# Modeling code records
··········

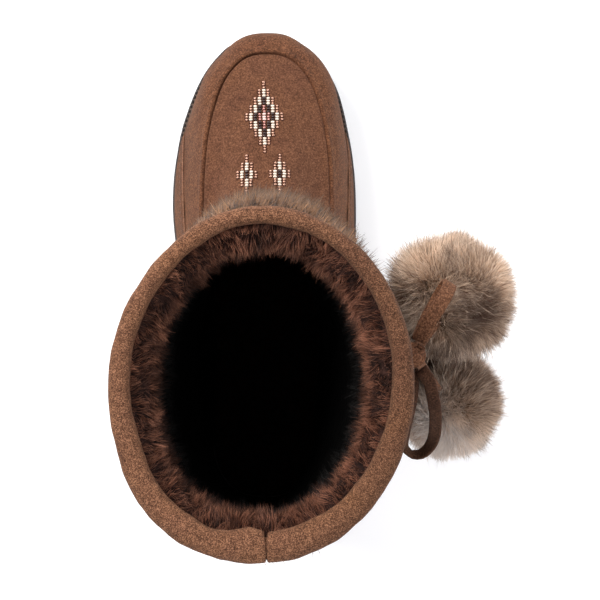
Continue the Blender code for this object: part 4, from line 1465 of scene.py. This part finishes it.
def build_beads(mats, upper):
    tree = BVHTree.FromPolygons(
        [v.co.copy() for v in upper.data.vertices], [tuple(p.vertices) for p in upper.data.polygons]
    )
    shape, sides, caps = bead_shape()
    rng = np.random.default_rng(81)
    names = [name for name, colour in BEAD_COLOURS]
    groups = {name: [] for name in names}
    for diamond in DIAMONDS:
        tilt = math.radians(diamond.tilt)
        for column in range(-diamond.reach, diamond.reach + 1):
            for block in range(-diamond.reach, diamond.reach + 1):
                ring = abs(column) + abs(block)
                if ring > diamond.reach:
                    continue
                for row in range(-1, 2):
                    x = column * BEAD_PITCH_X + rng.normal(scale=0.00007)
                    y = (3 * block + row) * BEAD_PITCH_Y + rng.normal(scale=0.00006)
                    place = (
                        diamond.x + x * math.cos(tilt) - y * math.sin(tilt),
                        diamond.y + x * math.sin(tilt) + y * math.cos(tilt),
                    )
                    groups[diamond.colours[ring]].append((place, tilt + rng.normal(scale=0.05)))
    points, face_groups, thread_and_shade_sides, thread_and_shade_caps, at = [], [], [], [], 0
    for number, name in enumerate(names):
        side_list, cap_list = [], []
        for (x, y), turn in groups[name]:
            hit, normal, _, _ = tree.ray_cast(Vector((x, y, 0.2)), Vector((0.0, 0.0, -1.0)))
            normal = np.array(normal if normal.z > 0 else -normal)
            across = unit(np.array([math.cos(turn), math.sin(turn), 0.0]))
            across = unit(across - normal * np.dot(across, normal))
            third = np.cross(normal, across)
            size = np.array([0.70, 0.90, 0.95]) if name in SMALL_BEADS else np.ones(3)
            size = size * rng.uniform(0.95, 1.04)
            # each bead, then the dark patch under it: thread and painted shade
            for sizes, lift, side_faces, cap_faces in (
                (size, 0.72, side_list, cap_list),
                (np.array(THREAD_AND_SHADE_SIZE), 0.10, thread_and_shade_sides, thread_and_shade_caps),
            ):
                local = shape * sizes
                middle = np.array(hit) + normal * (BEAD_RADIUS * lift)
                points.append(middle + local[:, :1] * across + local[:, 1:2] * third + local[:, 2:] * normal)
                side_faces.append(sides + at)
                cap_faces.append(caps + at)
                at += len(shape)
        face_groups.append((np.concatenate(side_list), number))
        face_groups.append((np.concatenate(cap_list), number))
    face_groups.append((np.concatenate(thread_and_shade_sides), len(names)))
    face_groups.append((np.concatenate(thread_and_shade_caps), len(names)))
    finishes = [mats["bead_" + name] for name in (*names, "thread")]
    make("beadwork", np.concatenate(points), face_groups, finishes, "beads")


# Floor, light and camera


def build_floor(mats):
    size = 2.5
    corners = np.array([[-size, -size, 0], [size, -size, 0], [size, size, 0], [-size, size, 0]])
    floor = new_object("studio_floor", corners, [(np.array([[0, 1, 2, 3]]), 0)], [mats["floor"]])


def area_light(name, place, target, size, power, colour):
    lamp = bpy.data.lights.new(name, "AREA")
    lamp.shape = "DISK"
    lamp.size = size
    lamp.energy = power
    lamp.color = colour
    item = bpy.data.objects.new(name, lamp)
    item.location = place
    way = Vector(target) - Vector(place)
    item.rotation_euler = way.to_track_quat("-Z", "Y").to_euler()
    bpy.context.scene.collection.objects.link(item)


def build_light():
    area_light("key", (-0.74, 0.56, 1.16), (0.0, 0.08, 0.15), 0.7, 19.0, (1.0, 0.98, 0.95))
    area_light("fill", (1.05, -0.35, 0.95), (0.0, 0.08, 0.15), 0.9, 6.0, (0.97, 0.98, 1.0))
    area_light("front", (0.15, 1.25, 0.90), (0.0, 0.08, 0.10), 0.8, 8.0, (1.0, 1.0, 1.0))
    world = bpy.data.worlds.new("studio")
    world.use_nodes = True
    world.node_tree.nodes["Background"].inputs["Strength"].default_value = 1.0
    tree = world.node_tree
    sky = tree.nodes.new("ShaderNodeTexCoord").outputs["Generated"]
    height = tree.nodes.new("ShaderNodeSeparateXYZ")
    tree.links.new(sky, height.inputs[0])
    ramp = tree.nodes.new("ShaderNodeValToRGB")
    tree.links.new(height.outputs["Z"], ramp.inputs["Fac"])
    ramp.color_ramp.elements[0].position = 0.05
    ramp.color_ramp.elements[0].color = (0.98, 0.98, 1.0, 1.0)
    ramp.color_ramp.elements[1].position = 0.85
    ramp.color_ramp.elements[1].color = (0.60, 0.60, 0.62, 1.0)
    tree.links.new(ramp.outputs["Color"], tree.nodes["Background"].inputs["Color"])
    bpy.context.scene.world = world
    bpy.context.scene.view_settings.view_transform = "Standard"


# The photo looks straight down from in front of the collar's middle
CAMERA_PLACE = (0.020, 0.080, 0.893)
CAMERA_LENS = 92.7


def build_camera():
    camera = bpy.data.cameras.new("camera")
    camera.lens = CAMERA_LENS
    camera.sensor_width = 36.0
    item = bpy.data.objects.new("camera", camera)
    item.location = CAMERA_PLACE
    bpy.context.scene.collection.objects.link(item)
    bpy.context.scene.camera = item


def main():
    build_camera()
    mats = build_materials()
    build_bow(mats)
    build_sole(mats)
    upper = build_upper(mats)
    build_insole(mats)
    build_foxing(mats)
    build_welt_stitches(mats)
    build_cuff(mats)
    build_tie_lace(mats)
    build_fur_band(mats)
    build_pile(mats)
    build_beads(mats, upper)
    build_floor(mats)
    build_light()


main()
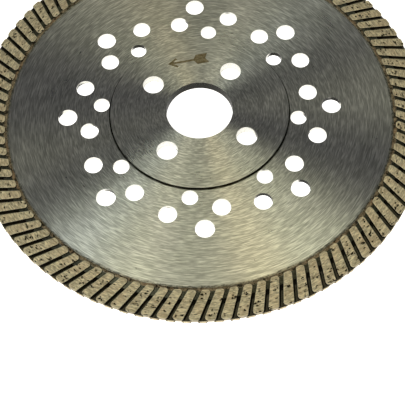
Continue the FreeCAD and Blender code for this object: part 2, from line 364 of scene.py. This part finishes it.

··········

# Written problem
Extract all lines as given.

# Result for this task
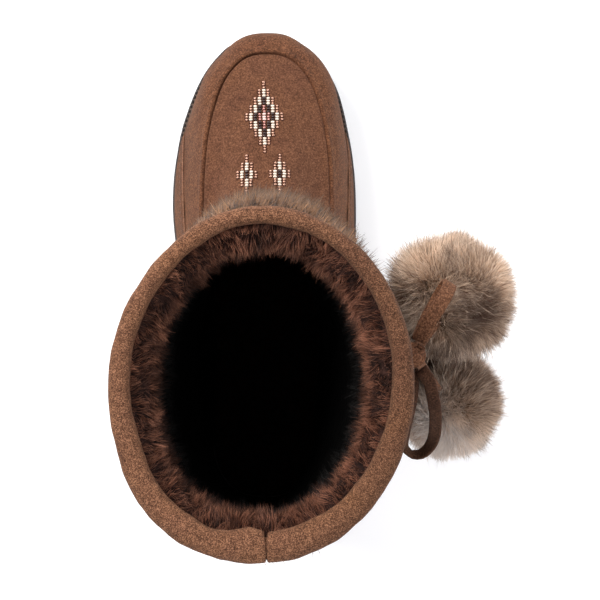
Continue the Blender code for this object: part 4, from line 1465 of scene.py. This part finishes it.
def build_beads(mats, upper):
    tree = BVHTree.FromPolygons(
        [v.co.copy() for v in upper.data.vertices], [tuple(p.vertices) for p in upper.data.polygons]
    )
    shape, sides, caps = bead_shape()
    rng = np.random.default_rng(81)
    names = [name for name, colour in BEAD_COLOURS]
    groups = {name: [] for name in names}
    for diamond in DIAMONDS:
        tilt = math.radians(diamond.tilt)
        for column in range(-diamond.reach, diamond.reach + 1):
            for block in range(-diamond.reach, diamond.reach + 1):
                ring = abs(column) + abs(block)
                if ring > diamond.reach:
                    continue
                for row in range(-1, 2):
                    x = column * BEAD_PITCH_X + rng.normal(scale=0.00007)
                    y = (3 * block + row) * BEAD_PITCH_Y + rng.normal(scale=0.00006)
                    place = (
                        diamond.x + x * math.cos(tilt) - y * math.sin(tilt),
                        diamond.y + x * math.sin(tilt) + y * math.cos(tilt),
                    )
                    groups[diamond.colours[ring]].append((place, tilt + rng.normal(scale=0.05)))
    points, face_groups, thread_and_shade_sides, thread_and_shade_caps, at = [], [], [], [], 0
    for number, name in enumerate(names):
        side_list, cap_list = [], []
        for (x, y), turn in groups[name]:
            hit, normal, _, _ = tree.ray_cast(Vector((x, y, 0.2)), Vector((0.0, 0.0, -1.0)))
            normal = np.array(normal if normal.z > 0 else -normal)
            across = unit(np.array([math.cos(turn), math.sin(turn), 0.0]))
            across = unit(across - normal * np.dot(across, normal))
            third = np.cross(normal, across)
            size = np.array([0.70, 0.90, 0.95]) if name in SMALL_BEADS else np.ones(3)
            size = size * rng.uniform(0.95, 1.04)
            # each bead, then the dark patch under it: thread and painted shade
            for sizes, lift, side_faces, cap_faces in (
                (size, 0.72, side_list, cap_list),
                (np.array(THREAD_AND_SHADE_SIZE), 0.10, thread_and_shade_sides, thread_and_shade_caps),
            ):
                local = shape * sizes
                middle = np.array(hit) + normal * (BEAD_RADIUS * lift)
                points.append(middle + local[:, :1] * across + local[:, 1:2] * third + local[:, 2:] * normal)
                side_faces.append(sides + at)
                cap_faces.append(caps + at)
                at += len(shape)
        face_groups.append((np.concatenate(side_list), number))
        face_groups.append((np.concatenate(cap_list), number))
    face_groups.append((np.concatenate(thread_and_shade_sides), len(names)))
    face_groups.append((np.concatenate(thread_and_shade_caps), len(names)))
    finishes = [mats["bead_" + name] for name in (*names, "thread")]
    make("beadwork", np.concatenate(points), face_groups, finishes, "beads")


# Floor, light and camera


def build_floor(mats):
    size = 2.5
    corners = np.array([[-size, -size, 0], [size, -size, 0], [size, size, 0], [-size, size, 0]])
    floor = new_object("studio_floor", corners, [(np.array([[0, 1, 2, 3]]), 0)], [mats["floor"]])


def area_light(name, place, target, size, power, colour):
    lamp = bpy.data.lights.new(name, "AREA")
    lamp.shape = "DISK"
    lamp.size = size
    lamp.energy = power
    lamp.color = colour
    item = bpy.data.objects.new(name, lamp)
    item.location = place
    way = Vector(target) - Vector(place)
    item.rotation_euler = way.to_track_quat("-Z", "Y").to_euler()
    bpy.context.scene.collection.objects.link(item)


def build_light():
    area_light("key", (-0.74, 0.56, 1.16), (0.0, 0.08, 0.15), 0.7, 19.0, (1.0, 0.98, 0.95))
    area_light("fill", (1.05, -0.35, 0.95), (0.0, 0.08, 0.15), 0.9, 6.0, (0.97, 0.98, 1.0))
    area_light("front", (0.15, 1.25, 0.90), (0.0, 0.08, 0.10), 0.8, 8.0, (1.0, 1.0, 1.0))
    world = bpy.data.worlds.new("studio")
    world.use_nodes = True
    world.node_tree.nodes["Background"].inputs["Strength"].default_value = 1.0
    tree = world.node_tree
    sky = tree.nodes.new("ShaderNodeTexCoord").outputs["Generated"]
    height = tree.nodes.new("ShaderNodeSeparateXYZ")
    tree.links.new(sky, height.inputs[0])
    ramp = tree.nodes.new("ShaderNodeValToRGB")
    tree.links.new(height.outputs["Z"], ramp.inputs["Fac"])
    ramp.color_ramp.elements[0].position = 0.05
    ramp.color_ramp.elements[0].color = (0.98, 0.98, 1.0, 1.0)
    ramp.color_ramp.elements[1].position = 0.85
    ramp.color_ramp.elements[1].color = (0.60, 0.60, 0.62, 1.0)
    tree.links.new(ramp.outputs["Color"], tree.nodes["Background"].inputs["Color"])
    bpy.context.scene.world = world
    bpy.context.scene.view_settings.view_transform = "Standard"


# The photo looks straight down from in front of the collar's middle
CAMERA_PLACE = (0.020, 0.080, 0.893)
CAMERA_LENS = 92.7


def build_camera():
    camera = bpy.data.cameras.new("camera")
    camera.lens = CAMERA_LENS
    camera.sensor_width = 36.0
    item = bpy.data.objects.new("camera", camera)
    item.location = CAMERA_PLACE
    bpy.context.scene.collection.objects.link(item)
    bpy.context.scene.camera = item


def main():
    build_camera()
    mats = build_materials()
    build_bow(mats)
    build_sole(mats)
    upper = build_upper(mats)
    build_insole(mats)
    build_foxing(mats)
    build_welt_stitches(mats)
    build_cuff(mats)
    build_tie_lace(mats)
    build_fur_band(mats)
    build_pile(mats)
    build_beads(mats, upper)
    build_floor(mats)
    build_light()


main()
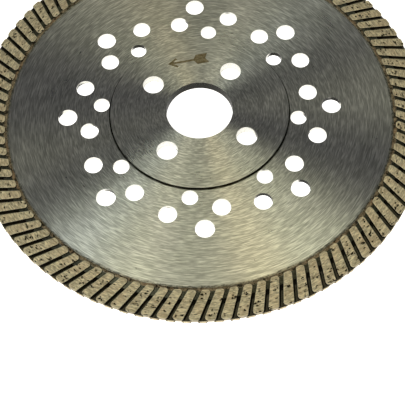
Continue the FreeCAD and Blender code for this object: part 2, from line 364 of scene.py. This part finishes it.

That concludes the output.